This is a simplistic generalization. I don't know who it was written for, but not for someone with my background in the philosophy and criticism of Science and Theory.

There are many kinds of non-reductionists, and they have many reasons for not agreeing with reductionists. The person writing the above discusses only one type.

I tend to favor the phenomenological approach to psychology. Phenomenologists believe that concepts have a physical manifestation that can be observed, but they also have a phenomenological (a big word for experiential) quality or value that cannot be observed, it can only be subjectively experienced as a mental or physical event.

roman's quote:

"Even when they are not physically embodied, say, in maps, epic poems, or comic books, they are actively or passively realized in the brains of intelligences capable of understanding and communicating them. In other words, all such ideas must be created, remembered, and transmitted in the form of appropriately processed neuronal firings by conscious intelligences to have whatever effect they do have outside those intelligences. They are in fact always physically embodied, either in brains or in the artifacts produced as a result of conscious effort. When and if no brain ever again lights up with the concept or memory of them, they have ceased to exist in that form, though most of the atomic elements which have produced them in brains in the past and could again produce them in the future will probably persist in some form as long as our present cosmos persists. To the reductionist, human thought and feeling are most definitely material entities capable of influencing other material entities like mountains, rivers, metal ores, and electric and nuclear energy in huge and spectacular ways."

francesco responds:

I agree with what is being stated here, but I would add that it only states half the equation: the observable and quantitative features.
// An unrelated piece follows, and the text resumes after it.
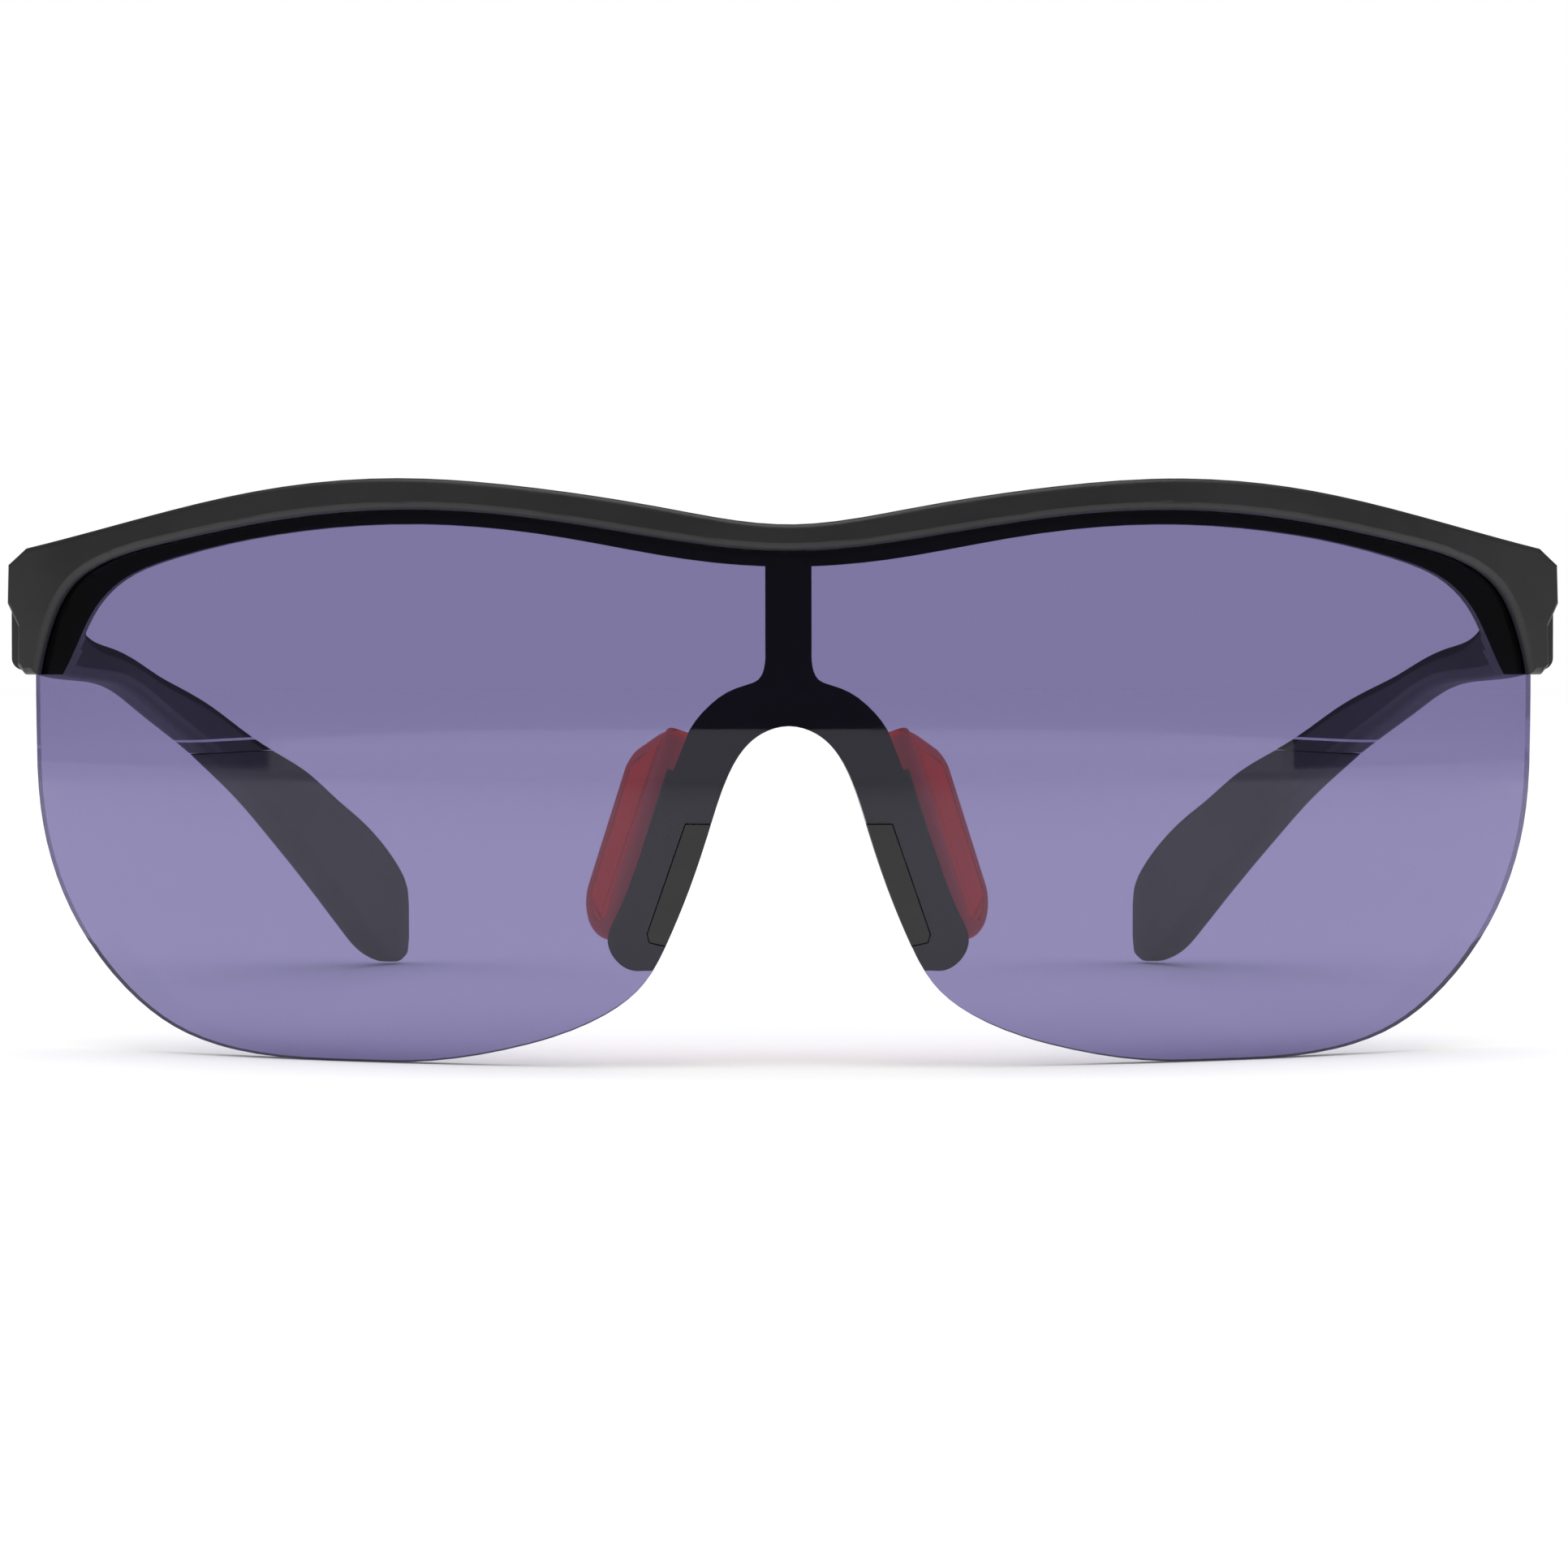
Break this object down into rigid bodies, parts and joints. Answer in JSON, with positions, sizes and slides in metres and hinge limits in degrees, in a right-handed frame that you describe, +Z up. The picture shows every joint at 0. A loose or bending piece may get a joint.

The equation left out is the qualitative effect of the physical event, an effect that generally cannot be shared in any language-based system. For example: the value that the color red has to me.

roman says:

Ideas aren't as phenomenal, as some like to believe.

francesco responds:

This claim has never been substantiated by a concensus of neurologists or psychologists. It is and always has been put forth by a minority of reductionists, and not accorded scientific status. You will find this claim in experimental articles, but not in textbooks that reopresent the scientific canon. (Unless it is a textbook that surveys ongoing debates.)

[This message has been edited by francescoassisi (edited 01-02-2001).]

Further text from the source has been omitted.